======== INFORMATION PROVIDED ========
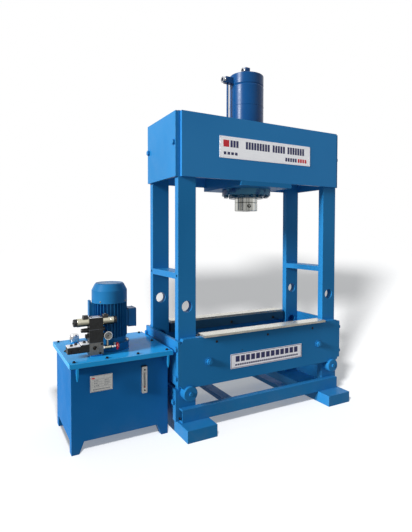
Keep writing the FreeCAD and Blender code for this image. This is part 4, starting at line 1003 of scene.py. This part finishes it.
def makeCheckCover():
    look = checkCover
    low, high = ends("check_module")
    y = (low[1] + high[1]) / 2
    deep = high[1] - low[1] + look["over"]
    lowTop = high[2] - look["stepDrop"]
    longLow, longHigh = look["step"] - look["gap"], high[0] - low[0] - look["step"]
    lowX = low[0] + longLow / 2 - look["lowBack"]
    highX = low[0] + look["step"] + longHigh / 2 - look["highBack"]
    shapes = [
        (slab(longLow, deep, look["thick"], 5.0, 1.0), facing("top", lowX, y, lowTop), 0),
        (slab(longHigh, deep, look["thick"], 4.0, 1.0), facing("top", highX, y, high[2]), 0),
    ]
    for offX, offY in look["screws"]:
        top = (lowTop if offX < look["step"] else high[2]) + look["thick"] - look["screwSunk"]
        spot = (low[0] + offX, y + offY, top)
        shapes.append((socketScrew(*look["screw"]), facing("top", *spot, offX), 1))
        shapes.append((washer(*look["washer"]), facing("top", *spot), 1))
    for offX, offZ in look["frontScrews"]:
        spot = facing("front", low[0] + offX, low[1], low[2] + offZ, look["frontSpin"])
        shapes.append((socketScrew(*look["frontScrew"]), spot, 1))
    makePiece("check_cover", "frame", shapes, [brightPlate, blackScrew])


makeCheckCover()

manifoldScrews = {"screw": (6.5, 3.0), "places": ((60, 8), (70, 60))}


def makeManifoldScrews():
    x, y, z = ends("manifold_block")[0]
    spots = [facing("front", x + offX, y, z + offZ, offZ) for offX, offZ in manifoldScrews["places"]]
    makeCopies("manifold_screws", "frame", socketScrew(*manifoldScrews["screw"]), spots, blackScrew)


makeManifoldScrews()

needleNuts = [
    {"along": 51.5, "spin": 10, "levels": [(8.0, 0), (9.0, 0.6, True), (9.0, 8.4, True), (8.0, 9.0)]},
    {"along": 64, "spin": 0, "levels": [
        (7.6, 0), (10.0, 1.0, True), (10.0, 9.0, True), (8.4, 10.0), (6.4, 13.0),
    ]},
    {"along": 0.2, "spin": 5, "levels": [(9.6, 0), (11.6, 0.8, True), (11.6, 7.2, True), (9.6, 8.0)]},
]


def makeNeedleNuts():
    left = outermost("needle_valve_body", "left")
    y, z = centre("needle_valve_body")[1:]
    shapes = []
    for look in needleNuts:
        spot = facing("right", left + look["along"], y, z, look["spin"])
        shapes.append((turned(look["levels"]), spot, 0))
    makePiece("needle_nuts", "frame", shapes, [chrome])


makeNeedleNuts()

dialFace = {
    "radius": 20.6, "thick": 0.35, "sunk": 3.9, "below": 24.5,
    "rim": [(21.0, 0), (21.0, 2.4), (23.0, 3.0), (24.7, 1.8), (24.7, -1.0)],
    "from": 225, "sweep": 270, "ticks": 41, "tickInset": 1.2, "tickLift": 0.3,
    "tenthTick": (3.4, 0.8), "fifthTick": (2.4, 0.5), "plainTick": (1.5, 0.5),
    "numbers": ("0", "10", "20", "30", "40"), "size": 4.2, "numberInset": 7.4, "numberLift": 0.45,
    "numberHigh": 0.08,
}


def dialAngle(step, count):
    return math.radians(dialFace["from"] - dialFace["sweep"] * step / (count - 1))


def numberMesh(number):
    words = bpy.data.curves.new("dialNumber", "FONT")
    words.body = number
    words.size = dialFace["size"] * millimetre
    words.align_x = "CENTER"
    words.align_y = "CENTER"
    words.extrude = dialFace["numberHigh"] * millimetre
    draft = addObject("dialNumber", words)
    bpy.context.view_layer.update()
    mesh = bpy.data.meshes.new_from_object(draft.evaluated_get(bpy.context.evaluated_depsgraph_get()))
    bpy.data.objects.remove(draft)
    return mesh


def makeDialFace():
    look = dialFace
    low, high = ends("gauge_body")
    x, y, z = (low[0] + high[0]) / 2, low[1] + look["sunk"], high[2] - look["below"]
    disc = turned([(look["radius"], 0), (look["radius"], look["thick"])], 48)
    shapes = [(disc, facing("front", x, y, z), 0)]
    for step in range(look["ticks"]):
        angle = dialAngle(step, look["ticks"])
        kind = "plainTick" if step % 5 else "fifthTick" if step % 10 else "tenthTick"
        long, wide = look[kind]
        tickX, tickZ = atAngle(x, z, look["radius"] - look["tickInset"] - long / 2, angle)
        spot = facing("front", tickX, y - look["tickLift"], tickZ, math.degrees(angle))
        shapes.append((slab(long, wide, 0.15, 0.2, 0.05), spot, 1))
    shapes.append((turned(look["rim"], 48, "open"), facing("front", x, low[1], z), 2))
    piece = makePiece("dial_face", "frame", shapes, [dialEnamel, blackPlastic, chrome], smoothAngle=40)
    joined = bmesh.new()
    joined.from_mesh(piece.data)
    for step, number in enumerate(look["numbers"]):
        mesh = numberMesh(number)
        angle = dialAngle(step, len(look["numbers"]))
        numberX, numberZ = atAngle(x, z, look["radius"] - look["numberInset"], angle)
        spot = facing("front", numberX, y - look["numberLift"], numberZ)
        mesh.transform(Matrix.Translation(spot.translation * millimetre) @ spot.to_3x3().to_4x4())
        for face in mesh.polygons:
            face.material_index = 1
        joined.from_mesh(mesh)
        bpy.data.meshes.remove(mesh)
    joined.to_mesh(piece.data)
    joined.free()


makeDialFace()

breatherRibs = {"count": 28, "wide": 2.2, "deep": 2.4, "sunk": 0.6, "foot": 4, "shorter": 18}


def makeBreatherRibs():
    low, high = ends("breather_cap")
    x, y = centre("breather_cap")[:2]
    reach = (high[0] - low[0]) / 2 - breatherRibs["sunk"]
    tall = high[2] - low[2] - breatherRibs["shorter"]
    deep, wide = breatherRibs["deep"], breatherRibs["wide"]
    rib = skin([
        sheet(deep, wide, 0.9, 0, 2), sheet(deep, wide, 0.9, tall - 1, 2),
        sheet(1.0, wide - 1.2, 0.4, tall, 2),
    ])
    spots = []
    for angle in angles(breatherRibs["count"]):
        place = (*atAngle(x, y, reach, angle), low[2] + breatherRibs["foot"])
        spots.append(facing("top", *place, math.degrees(angle)))
    makeCopies("breather_ribs", "breather", rib, spots, chrome, smoothAngle=50)


makeBreatherRibs()
print("stage: valve details")

# floor, light and camera

studio = {
    "floorSize": 900.0, "floorTone": 0.8, "floorSpeck": 0.985, "speckScale": 0.6,
    "floorGlow": 0.24, "glowColor": (0.93, 0.965, 1, 1),
    "floorBounce": 0.24, "floorShine": 0.7, "fadeFrom": 7.0, "fadeTo": 30.0,
    "skyLight": 0.31, "skySeen": 1.0,
    "sunFrom": (-0.93, -0.12, 0.36), "sunPower": 3.95, "sunSize": 14.0,
    "shadowPlace": (-1.6, -1.95, 2.42), "shadowSize": 0.2, "shadowPower": 29.0,
    "lowestSlope": 0.004,
}
white = (1, 1, 1, 1)


def makeFloor():
    mesh = bpy.data.meshes.new("floor")
    half = studio["floorSize"] / 2
    points = [(-half, -half, 0), (half, -half, 0), (half, half, 0), (-half, half, 0)]
    mesh.from_pydata(points, [], [(0, 1, 2, 3)])
    floor = addObject("floor", mesh)
    g = Graph(bpy.data.materials.new("floorPaper"))
    grain = g.noise(g.place(), studio["speckScale"], 2.0)
    tone = studio["floorTone"]
    speck = tone * studio["floorSpeck"]
    color = g.mixed(grain, (tone, tone, tone, 1), (speck, speck, tone * 0.99, 1))
    paper = g.node("ShaderNodeBsdfDiffuse", None, {"Color": color})
    lit = g.node("ShaderNodeAddShader", None, {
        0: paper, 1: g.emission(studio["glowColor"], studio["floorGlow"]),
    })
    # shadows fade out with distance, so that no horizon shows
    faded = g.between(g.vector("LENGTH", g.place(), output="Value"),
                      studio["fadeFrom"], studio["fadeTo"])
    lit = g.node("ShaderNodeMixShader", None, {0: faded, 1: lit, 2: g.emission(white, 1.0)})
    # the press meets the floor as a plain pale card, brighter in its reflections
    shine = studio["floorShine"] - studio["floorBounce"]
    strength = g.path("Is Glossy Ray") * shine + studio["floorBounce"]
    seen = g.path("Is Camera Ray")
    g.output(g.node("ShaderNodeMixShader", None, {0: seen, 1: g.emission(white, strength), 2: lit}))
    mesh.materials.append(g.owner)
    return floor


def makeSky():
    world = bpy.data.worlds.new("studioSky")
    bpy.context.scene.world = world
    g = Graph(world)
    rays = g.path("Is Camera Ray") + g.path("Is Glossy Ray") + g.path("Is Transmission Ray")
    shown = g.between(rays, 0.0, 1.0)
    strength = shown * (studio["skySeen"] - studio["skyLight"]) + studio["skyLight"]
    sky = g.node("ShaderNodeBackground", None, {"Color": white, "Strength": strength})
    g.node("ShaderNodeOutputWorld", None, {"Surface": sky})


def onlyFor(lamp, floor, state):
    # state INCLUDE lights the floor alone, EXCLUDE everything but the floor
    group = bpy.data.collections.new(lamp.name + "Reach")
    group.objects.link(floor)
    lamp.light_linking.receiver_collection = group
    group.collection_objects[0].light_linking.link_state = state


def makeKeyLight(floor):
    light = bpy.data.lights.new("keyLight", "SUN")
    light.energy = studio["sunPower"]
    light.angle = math.radians(studio["sunSize"])
    lamp = addObject("keyLight", light)
    lamp.rotation_euler = Vector(studio["sunFrom"]).to_track_quat("Z", "Y").to_euler()
    onlyFor(lamp, floor, "EXCLUDE")


def makeShadowLight(floor):
    # draws the long soft shadow on the floor and leaves the press as it is
    light = bpy.data.lights.new("shadowLight", "POINT")
    light.energy = 1.0
    light.shadow_soft_size = studio["shadowSize"]
    g = Graph(light)
    # stronger towards the horizon, so that the floor is lit evenly
    steep = g.part(g.node("ShaderNodeTexCoord", output="Normal"), 2)
    steep = g.node("ShaderNodeMath", {"operation": "ABSOLUTE"}, {0: steep})
    steep = g.node("ShaderNodeMath", {"operation": "MAXIMUM"}, {0: steep, 1: studio["lowestSlope"]})
    strength = studio["shadowPower"] / steep
    falloff = g.node("ShaderNodeLightFalloff", None, {"Strength": strength}, "Constant")
    glow = g.emission(white, falloff)
    g.node("ShaderNodeOutputLight", None, {"Surface": glow})
    lamp = addObject("shadowLight", light)
    lamp.location = studio["shadowPlace"]
    onlyFor(lamp, floor, "INCLUDE")


view = {
    "place": (-1.7213, -2.5699, 1.2279), "turn": -28.8, "tilt": -1.7, "roll": 0.1,
    "lens": 28.51, "sensor": 36.0, "shiftX": -0.0053, "shiftY": -0.0365,
}


def makeCamera():
    camera = bpy.data.cameras.new("camera")
    camera.sensor_fit = "VERTICAL"
    camera.sensor_height = view["sensor"]
    camera.lens = view["lens"]
    camera.shift_x = view["shiftX"]
    camera.shift_y = view["shiftY"]
    holder = addObject("camera", camera)
    holder.location = view["place"]
    holder.rotation_euler = (
        Matrix.Rotation(math.radians(view["turn"]), 3, "Z")
        @ Matrix.Rotation(math.radians(90 + view["tilt"]), 3, "X")
        @ Matrix.Rotation(math.radians(view["roll"]), 3, "Z")
    ).to_euler()
    bpy.context.scene.camera = holder


paperFloor = makeFloor()
makeSky()
makeKeyLight(paperFloor)
makeShadowLight(paperFloor)
makeCamera()
bpy.context.scene.view_settings.view_transform = "Standard"
print("stage: floor, light and camera")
========
Looking at the data above, show all lines where the word "scene" occurs.

_SOLUTION BELOW_
Keep writing the FreeCAD and Blender code for this image. This is part 4, starting at line 1003 of scene.py. This part finishes it.
    bpy.context.scene.world = world
    bpy.context.scene.camera = holder
bpy.context.scene.view_settings.view_transform = "Standard"